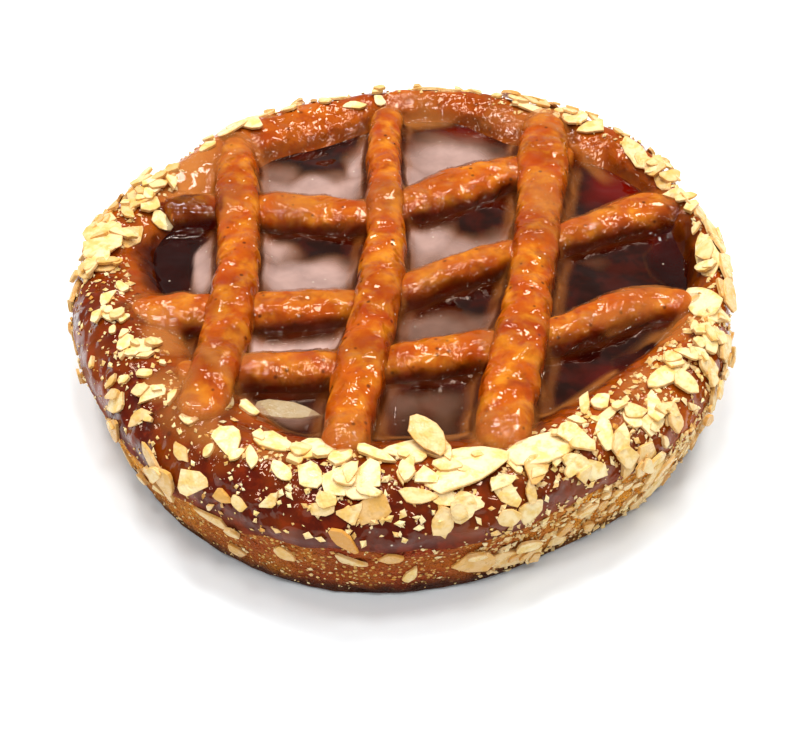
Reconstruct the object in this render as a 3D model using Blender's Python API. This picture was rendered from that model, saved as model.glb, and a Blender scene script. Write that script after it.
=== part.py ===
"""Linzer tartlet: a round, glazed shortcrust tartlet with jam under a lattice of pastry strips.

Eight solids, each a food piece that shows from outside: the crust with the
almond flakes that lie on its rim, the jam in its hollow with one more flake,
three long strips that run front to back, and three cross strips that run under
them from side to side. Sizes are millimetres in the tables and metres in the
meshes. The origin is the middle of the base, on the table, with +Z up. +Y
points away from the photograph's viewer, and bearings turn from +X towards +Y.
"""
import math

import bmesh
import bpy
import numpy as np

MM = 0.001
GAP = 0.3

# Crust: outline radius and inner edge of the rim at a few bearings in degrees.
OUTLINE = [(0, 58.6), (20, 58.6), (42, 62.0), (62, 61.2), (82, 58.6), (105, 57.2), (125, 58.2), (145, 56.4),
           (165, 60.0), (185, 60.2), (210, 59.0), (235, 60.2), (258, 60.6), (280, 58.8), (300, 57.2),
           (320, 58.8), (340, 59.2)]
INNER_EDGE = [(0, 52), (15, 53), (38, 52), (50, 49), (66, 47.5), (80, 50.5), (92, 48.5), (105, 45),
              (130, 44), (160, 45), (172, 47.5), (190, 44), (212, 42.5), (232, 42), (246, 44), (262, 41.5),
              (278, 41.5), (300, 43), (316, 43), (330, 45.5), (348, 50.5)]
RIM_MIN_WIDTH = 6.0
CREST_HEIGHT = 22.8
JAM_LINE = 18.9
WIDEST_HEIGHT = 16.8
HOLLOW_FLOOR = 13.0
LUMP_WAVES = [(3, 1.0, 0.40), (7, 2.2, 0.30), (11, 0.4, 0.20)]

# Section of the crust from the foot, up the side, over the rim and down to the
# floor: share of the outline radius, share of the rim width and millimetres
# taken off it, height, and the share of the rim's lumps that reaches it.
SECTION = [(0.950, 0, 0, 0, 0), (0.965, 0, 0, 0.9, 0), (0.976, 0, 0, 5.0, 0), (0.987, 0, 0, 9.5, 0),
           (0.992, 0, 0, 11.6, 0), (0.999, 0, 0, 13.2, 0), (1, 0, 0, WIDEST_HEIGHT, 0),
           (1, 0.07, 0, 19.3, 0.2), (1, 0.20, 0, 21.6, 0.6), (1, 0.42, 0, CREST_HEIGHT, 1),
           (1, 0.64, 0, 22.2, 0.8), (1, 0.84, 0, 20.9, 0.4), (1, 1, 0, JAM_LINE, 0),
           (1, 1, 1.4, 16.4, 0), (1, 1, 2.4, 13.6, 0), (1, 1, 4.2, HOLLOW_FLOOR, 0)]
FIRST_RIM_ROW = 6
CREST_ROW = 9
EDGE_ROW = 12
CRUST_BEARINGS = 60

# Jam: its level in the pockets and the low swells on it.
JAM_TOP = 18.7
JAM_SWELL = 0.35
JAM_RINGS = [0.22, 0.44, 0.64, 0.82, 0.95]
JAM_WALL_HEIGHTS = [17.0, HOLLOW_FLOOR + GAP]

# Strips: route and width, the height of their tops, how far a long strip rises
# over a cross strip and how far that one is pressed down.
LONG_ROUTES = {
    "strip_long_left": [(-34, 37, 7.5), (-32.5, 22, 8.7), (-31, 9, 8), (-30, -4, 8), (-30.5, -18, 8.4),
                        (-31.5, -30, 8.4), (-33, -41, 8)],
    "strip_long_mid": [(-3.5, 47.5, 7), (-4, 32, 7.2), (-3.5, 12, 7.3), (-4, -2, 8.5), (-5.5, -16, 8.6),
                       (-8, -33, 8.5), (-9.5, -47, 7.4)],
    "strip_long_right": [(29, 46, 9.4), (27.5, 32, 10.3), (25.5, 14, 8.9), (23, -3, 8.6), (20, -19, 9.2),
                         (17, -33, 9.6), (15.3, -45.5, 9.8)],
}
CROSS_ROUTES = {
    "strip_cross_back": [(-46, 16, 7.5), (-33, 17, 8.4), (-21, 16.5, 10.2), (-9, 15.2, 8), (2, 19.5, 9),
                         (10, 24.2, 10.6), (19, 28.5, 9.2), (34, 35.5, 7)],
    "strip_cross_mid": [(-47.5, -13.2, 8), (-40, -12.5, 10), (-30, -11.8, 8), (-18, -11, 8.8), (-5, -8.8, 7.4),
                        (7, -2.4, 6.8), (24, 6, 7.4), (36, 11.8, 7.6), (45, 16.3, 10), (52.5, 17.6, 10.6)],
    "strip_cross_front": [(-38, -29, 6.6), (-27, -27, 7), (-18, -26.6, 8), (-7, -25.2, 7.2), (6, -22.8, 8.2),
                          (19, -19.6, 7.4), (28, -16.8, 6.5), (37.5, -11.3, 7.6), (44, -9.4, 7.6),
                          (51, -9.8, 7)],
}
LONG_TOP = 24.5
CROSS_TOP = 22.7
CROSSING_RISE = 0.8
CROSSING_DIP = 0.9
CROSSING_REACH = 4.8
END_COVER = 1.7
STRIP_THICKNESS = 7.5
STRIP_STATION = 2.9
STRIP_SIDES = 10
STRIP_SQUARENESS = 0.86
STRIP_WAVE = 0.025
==
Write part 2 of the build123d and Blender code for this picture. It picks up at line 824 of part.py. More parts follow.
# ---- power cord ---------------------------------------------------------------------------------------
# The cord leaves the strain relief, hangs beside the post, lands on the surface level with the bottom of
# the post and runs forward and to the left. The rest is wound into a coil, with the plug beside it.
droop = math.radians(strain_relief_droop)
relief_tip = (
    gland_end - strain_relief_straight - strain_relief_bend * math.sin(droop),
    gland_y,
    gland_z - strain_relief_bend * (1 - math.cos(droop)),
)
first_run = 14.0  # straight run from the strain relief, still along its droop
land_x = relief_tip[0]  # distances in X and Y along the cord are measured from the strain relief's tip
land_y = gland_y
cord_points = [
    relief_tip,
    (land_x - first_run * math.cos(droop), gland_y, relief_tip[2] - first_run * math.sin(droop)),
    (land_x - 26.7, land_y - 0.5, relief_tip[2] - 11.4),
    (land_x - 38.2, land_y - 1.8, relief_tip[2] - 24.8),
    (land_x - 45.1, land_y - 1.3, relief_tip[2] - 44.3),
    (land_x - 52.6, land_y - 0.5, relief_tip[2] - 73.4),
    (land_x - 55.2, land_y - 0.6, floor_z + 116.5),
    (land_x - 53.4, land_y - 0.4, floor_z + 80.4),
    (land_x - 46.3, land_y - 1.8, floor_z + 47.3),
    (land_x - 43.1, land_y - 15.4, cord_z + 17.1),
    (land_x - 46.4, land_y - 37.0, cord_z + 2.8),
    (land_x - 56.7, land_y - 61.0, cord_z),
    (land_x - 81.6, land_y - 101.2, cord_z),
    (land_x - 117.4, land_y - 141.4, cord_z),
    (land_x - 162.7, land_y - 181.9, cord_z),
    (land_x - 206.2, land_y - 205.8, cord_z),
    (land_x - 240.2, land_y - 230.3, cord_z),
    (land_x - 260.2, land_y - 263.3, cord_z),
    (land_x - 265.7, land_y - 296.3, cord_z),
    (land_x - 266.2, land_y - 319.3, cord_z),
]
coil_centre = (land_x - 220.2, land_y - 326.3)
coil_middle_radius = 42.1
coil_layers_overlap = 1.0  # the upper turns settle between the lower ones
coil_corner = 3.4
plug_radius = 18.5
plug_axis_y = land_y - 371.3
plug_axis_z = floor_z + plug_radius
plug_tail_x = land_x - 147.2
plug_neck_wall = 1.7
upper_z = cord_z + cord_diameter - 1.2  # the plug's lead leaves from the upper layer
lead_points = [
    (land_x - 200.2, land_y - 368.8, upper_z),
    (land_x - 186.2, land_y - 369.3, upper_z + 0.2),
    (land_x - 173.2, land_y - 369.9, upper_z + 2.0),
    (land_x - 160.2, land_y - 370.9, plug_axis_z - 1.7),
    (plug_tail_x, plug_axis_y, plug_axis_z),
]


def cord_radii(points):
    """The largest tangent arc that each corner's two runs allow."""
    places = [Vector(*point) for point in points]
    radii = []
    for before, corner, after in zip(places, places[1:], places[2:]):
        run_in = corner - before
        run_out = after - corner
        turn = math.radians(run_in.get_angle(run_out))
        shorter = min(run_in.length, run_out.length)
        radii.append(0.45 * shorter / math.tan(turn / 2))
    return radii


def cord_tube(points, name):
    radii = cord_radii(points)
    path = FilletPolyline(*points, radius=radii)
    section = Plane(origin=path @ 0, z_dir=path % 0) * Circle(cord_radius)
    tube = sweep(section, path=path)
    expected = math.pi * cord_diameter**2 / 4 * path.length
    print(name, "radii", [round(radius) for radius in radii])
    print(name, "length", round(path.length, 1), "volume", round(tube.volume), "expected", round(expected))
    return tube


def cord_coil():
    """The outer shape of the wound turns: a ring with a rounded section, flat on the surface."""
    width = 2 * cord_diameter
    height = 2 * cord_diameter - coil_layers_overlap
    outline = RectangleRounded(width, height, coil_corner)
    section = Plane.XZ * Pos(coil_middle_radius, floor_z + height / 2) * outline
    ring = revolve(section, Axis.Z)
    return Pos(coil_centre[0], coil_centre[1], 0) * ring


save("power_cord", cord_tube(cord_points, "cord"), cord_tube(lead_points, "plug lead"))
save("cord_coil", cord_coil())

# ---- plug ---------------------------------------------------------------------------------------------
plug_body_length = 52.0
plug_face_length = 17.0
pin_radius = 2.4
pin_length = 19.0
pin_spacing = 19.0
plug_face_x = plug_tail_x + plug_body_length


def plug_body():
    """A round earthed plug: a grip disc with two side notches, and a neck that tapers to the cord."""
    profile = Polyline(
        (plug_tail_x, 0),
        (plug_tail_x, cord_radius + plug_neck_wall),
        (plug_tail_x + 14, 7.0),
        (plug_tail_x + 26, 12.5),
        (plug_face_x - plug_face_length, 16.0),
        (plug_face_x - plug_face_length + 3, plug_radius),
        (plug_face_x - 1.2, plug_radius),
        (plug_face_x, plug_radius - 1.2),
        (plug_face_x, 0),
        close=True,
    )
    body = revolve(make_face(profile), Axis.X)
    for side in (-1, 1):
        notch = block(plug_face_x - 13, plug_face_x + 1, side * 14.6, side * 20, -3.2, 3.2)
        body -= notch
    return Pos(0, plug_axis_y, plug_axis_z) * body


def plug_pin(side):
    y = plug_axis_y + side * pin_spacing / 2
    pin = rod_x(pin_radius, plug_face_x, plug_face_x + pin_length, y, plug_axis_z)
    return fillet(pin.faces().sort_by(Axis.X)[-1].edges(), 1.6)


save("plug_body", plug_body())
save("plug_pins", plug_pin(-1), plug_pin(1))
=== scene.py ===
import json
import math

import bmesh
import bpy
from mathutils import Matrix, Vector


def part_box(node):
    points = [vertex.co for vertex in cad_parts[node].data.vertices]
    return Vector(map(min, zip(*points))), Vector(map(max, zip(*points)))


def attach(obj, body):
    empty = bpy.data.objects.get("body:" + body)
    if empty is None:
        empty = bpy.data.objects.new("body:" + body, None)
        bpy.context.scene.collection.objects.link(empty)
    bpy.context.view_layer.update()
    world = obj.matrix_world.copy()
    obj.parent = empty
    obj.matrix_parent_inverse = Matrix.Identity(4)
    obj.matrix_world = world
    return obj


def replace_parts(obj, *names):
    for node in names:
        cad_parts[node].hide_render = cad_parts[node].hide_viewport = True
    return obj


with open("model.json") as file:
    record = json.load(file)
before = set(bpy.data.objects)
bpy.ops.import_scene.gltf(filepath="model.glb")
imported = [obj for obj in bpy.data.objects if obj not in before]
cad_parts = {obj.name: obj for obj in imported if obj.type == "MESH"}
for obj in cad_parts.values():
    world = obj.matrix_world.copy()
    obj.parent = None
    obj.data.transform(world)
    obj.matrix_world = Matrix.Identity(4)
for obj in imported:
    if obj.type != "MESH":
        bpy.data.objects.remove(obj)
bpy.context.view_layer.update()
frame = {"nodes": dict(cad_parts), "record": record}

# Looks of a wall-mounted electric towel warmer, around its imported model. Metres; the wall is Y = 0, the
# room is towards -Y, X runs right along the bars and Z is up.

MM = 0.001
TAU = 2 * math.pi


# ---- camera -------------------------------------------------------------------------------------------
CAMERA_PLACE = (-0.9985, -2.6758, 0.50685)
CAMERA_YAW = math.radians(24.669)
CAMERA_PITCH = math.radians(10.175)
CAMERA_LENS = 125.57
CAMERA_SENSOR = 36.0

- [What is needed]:
Extract from the records above the lines from the one containing "Reconstruct the object" to the one containing "of pastry strips.", both lines included, exactly as they appear and with nothing else.

- [Solution to this problem]:
Reconstruct the object in this render as a 3D model using Blender's Python API. This picture was rendered from that model, saved as model.glb, and a Blender scene script. Write that script after it.
=== part.py ===
"""Linzer tartlet: a round, glazed shortcrust tartlet with jam under a lattice of pastry strips.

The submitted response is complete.